-- PROVIDED DATA start --

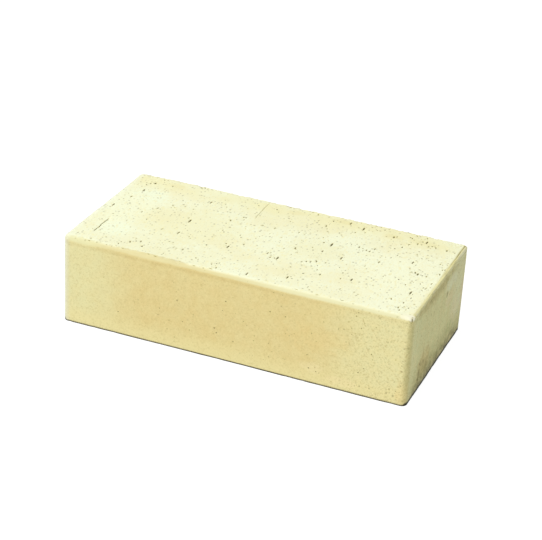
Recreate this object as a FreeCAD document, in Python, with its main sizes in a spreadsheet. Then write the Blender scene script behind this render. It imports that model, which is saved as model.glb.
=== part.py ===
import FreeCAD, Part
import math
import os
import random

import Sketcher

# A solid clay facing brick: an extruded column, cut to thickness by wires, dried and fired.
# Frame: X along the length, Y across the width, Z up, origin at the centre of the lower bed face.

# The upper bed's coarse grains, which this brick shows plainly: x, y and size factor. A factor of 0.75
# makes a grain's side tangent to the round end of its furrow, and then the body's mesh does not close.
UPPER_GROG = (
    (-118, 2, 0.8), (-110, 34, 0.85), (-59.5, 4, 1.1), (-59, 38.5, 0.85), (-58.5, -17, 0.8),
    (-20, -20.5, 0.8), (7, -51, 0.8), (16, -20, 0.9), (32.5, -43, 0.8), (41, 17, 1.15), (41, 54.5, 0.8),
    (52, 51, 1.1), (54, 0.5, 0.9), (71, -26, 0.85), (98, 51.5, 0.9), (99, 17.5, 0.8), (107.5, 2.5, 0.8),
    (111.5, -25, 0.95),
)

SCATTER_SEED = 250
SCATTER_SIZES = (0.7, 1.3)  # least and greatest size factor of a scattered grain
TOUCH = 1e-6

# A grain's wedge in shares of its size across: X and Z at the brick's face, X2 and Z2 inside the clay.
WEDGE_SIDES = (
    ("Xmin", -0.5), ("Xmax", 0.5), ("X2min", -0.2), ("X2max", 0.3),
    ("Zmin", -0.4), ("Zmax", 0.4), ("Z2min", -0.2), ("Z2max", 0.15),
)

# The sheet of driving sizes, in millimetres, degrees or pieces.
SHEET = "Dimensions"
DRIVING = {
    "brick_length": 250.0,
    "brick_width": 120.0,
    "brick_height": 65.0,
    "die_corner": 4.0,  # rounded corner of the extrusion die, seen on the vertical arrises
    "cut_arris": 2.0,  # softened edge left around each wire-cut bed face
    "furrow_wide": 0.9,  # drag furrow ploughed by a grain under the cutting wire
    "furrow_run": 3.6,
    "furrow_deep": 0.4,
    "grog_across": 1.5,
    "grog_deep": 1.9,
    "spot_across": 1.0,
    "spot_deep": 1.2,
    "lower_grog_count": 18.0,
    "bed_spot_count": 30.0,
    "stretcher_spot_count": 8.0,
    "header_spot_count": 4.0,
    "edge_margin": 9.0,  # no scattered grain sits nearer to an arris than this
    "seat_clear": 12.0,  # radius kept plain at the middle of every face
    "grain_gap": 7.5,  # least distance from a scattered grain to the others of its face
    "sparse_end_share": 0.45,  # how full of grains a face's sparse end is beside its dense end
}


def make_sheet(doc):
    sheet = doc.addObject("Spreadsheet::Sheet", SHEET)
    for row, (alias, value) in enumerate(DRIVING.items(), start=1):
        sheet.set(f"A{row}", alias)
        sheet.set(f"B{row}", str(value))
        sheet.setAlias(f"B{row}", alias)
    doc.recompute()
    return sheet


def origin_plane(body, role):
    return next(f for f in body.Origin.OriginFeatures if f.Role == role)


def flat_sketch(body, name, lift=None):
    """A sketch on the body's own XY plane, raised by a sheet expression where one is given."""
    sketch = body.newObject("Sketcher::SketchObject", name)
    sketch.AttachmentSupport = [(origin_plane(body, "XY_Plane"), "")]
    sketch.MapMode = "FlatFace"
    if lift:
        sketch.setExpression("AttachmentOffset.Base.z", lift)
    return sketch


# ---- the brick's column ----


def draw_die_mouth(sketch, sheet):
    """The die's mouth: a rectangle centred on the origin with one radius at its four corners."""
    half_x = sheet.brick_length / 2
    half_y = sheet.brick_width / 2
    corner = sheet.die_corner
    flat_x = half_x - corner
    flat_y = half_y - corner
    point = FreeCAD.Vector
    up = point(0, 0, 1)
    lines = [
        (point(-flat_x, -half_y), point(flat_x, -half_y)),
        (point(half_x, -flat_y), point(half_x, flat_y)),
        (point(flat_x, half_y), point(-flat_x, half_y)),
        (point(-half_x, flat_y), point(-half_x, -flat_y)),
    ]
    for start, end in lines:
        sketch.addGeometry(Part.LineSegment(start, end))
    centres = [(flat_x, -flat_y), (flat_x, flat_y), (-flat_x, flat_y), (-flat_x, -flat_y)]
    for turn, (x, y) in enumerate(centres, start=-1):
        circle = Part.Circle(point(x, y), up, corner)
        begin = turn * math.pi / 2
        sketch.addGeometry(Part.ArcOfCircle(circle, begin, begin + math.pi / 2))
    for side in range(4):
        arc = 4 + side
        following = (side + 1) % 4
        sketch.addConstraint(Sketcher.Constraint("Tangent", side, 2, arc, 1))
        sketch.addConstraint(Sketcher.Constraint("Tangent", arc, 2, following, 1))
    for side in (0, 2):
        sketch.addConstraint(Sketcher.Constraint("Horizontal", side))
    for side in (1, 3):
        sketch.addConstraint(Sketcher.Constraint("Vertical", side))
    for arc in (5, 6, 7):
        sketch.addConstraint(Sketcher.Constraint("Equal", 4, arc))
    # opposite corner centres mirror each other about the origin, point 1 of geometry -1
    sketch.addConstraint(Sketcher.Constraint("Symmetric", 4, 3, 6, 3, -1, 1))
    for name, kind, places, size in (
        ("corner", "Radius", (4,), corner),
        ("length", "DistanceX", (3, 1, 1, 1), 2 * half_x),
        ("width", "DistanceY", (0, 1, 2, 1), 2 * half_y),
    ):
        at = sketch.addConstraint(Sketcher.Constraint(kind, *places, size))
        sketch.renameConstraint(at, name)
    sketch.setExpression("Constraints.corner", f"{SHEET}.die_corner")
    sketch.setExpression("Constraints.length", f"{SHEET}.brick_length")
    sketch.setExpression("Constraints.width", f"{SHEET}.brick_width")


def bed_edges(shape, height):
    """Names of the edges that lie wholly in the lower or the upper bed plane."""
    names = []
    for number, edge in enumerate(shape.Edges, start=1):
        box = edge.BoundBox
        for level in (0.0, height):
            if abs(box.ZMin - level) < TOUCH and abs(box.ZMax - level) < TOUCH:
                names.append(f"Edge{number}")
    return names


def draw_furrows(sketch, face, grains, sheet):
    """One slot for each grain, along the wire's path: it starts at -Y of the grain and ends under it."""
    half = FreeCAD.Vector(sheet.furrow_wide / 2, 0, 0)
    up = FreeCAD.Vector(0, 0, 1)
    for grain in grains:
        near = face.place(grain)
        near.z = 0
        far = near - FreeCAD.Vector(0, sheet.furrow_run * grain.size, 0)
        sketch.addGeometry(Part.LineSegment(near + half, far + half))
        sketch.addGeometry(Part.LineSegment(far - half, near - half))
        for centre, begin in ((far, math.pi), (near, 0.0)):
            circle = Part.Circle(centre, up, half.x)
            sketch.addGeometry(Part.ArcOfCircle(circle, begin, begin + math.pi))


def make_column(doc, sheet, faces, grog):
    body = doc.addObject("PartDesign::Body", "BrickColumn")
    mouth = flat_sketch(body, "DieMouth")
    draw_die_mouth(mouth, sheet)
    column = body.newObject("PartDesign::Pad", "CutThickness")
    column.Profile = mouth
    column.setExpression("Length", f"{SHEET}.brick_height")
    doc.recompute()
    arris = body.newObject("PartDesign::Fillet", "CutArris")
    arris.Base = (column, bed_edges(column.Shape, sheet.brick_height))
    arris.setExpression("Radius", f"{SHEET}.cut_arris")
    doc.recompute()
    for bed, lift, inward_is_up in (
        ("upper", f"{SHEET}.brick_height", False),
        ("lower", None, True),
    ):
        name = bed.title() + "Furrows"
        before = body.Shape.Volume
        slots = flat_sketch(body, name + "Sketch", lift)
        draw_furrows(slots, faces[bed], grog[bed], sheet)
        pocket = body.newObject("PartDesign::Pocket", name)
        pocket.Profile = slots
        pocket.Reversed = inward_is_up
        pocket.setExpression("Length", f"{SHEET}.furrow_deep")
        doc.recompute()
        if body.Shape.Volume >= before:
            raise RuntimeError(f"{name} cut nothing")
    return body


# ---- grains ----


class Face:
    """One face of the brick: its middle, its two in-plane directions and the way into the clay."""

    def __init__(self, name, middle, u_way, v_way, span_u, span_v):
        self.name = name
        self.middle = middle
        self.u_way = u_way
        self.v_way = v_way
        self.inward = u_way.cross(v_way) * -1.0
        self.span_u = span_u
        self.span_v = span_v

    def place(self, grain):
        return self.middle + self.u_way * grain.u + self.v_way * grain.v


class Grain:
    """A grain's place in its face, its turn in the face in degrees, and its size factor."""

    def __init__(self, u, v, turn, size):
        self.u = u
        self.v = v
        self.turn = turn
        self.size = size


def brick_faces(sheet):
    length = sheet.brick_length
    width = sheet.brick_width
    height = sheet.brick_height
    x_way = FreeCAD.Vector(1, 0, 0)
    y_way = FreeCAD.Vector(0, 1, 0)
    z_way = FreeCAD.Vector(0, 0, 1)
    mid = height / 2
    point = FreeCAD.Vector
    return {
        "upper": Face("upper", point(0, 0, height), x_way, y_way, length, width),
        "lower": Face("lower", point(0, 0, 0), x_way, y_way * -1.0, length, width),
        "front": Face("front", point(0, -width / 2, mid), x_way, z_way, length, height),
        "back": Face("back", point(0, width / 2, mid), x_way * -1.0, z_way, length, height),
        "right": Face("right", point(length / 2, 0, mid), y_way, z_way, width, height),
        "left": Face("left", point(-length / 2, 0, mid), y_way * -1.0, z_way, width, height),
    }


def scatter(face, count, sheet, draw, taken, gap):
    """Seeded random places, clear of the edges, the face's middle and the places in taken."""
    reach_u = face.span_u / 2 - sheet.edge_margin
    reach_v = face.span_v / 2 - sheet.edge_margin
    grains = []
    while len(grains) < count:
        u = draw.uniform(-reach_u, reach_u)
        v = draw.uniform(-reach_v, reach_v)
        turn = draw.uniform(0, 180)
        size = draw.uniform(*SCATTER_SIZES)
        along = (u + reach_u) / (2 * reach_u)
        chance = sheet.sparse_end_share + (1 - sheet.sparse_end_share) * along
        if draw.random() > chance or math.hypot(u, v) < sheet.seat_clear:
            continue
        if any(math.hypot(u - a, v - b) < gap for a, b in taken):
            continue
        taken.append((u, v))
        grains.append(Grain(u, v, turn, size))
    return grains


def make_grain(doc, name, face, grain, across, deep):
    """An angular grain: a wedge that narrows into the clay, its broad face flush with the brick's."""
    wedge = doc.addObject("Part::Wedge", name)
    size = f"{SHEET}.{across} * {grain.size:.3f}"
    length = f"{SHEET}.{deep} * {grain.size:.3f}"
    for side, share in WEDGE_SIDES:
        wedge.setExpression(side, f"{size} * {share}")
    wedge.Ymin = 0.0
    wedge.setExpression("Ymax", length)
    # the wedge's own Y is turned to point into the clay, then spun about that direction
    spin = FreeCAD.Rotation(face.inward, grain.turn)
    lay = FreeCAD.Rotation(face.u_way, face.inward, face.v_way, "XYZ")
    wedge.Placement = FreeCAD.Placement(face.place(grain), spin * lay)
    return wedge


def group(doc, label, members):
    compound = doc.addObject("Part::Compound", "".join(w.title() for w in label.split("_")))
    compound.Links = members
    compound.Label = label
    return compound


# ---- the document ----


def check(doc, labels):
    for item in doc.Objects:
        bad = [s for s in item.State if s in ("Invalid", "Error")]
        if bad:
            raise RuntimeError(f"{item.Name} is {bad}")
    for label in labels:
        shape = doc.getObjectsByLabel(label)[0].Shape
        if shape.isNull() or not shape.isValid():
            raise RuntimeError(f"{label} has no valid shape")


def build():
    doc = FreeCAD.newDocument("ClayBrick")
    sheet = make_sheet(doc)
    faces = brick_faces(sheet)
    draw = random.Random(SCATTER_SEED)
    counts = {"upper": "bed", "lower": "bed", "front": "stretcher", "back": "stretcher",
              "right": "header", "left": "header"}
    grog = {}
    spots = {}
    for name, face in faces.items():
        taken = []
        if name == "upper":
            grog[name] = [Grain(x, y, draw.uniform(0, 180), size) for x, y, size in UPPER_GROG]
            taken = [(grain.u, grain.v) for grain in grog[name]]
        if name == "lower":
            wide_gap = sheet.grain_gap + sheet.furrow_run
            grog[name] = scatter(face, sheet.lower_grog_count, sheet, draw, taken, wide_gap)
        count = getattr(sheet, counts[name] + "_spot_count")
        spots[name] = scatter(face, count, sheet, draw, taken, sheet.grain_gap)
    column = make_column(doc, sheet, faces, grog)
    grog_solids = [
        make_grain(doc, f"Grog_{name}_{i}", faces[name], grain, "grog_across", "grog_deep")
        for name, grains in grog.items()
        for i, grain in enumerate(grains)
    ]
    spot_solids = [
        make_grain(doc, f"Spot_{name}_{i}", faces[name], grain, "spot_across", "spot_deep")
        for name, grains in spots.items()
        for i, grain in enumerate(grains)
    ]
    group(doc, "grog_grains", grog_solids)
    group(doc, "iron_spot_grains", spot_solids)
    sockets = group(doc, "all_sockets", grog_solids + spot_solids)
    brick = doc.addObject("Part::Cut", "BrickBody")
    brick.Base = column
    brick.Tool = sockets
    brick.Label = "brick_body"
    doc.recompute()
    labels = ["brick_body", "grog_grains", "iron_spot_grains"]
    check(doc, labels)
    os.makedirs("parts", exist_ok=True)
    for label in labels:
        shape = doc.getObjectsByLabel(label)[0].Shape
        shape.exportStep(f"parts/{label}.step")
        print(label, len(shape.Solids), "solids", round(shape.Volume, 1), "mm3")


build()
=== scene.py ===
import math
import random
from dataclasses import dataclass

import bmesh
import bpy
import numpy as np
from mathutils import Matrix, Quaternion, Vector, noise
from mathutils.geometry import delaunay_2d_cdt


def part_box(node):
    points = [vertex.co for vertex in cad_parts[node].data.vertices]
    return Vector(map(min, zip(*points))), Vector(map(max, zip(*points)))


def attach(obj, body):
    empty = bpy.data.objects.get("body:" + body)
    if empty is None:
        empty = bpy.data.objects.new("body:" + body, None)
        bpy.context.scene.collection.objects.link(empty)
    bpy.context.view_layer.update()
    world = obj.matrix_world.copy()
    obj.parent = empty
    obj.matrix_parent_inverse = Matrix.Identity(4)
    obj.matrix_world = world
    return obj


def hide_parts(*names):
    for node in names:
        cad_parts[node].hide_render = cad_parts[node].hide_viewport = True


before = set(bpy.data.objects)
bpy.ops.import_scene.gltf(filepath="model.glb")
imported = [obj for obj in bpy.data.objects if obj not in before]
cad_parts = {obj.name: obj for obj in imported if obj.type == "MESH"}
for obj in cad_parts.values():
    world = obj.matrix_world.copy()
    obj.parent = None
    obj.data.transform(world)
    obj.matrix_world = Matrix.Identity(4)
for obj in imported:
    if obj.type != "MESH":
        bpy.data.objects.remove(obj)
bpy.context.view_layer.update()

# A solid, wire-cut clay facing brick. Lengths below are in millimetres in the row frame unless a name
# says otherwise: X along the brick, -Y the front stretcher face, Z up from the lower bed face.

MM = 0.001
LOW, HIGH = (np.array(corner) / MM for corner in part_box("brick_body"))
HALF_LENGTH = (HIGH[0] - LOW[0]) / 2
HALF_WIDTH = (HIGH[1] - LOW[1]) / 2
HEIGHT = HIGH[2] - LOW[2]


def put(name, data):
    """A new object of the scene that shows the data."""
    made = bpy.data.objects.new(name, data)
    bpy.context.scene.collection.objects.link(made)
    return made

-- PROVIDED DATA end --

#### AIM OF THE EXERCISE
Each line from the line containing "brick.Base = column" through the line containing "points = [vertex.co" is to be transcribed exactly, and no other line.

#### RESPONSE FOR THIS EXERCISE
    brick.Base = column
    brick.Tool = sockets
    brick.Label = "brick_body"
    doc.recompute()
    labels = ["brick_body", "grog_grains", "iron_spot_grains"]
    check(doc, labels)
    os.makedirs("parts", exist_ok=True)
    for label in labels:
        shape = doc.getObjectsByLabel(label)[0].Shape
        shape.exportStep(f"parts/{label}.step")
        print(label, len(shape.Solids), "solids", round(shape.Volume, 1), "mm3")


build()
=== scene.py ===
import math
import random
from dataclasses import dataclass

import bmesh
import bpy
import numpy as np
from mathutils import Matrix, Quaternion, Vector, noise
from mathutils.geometry import delaunay_2d_cdt


def part_box(node):
    points = [vertex.co for vertex in cad_parts[node].data.vertices]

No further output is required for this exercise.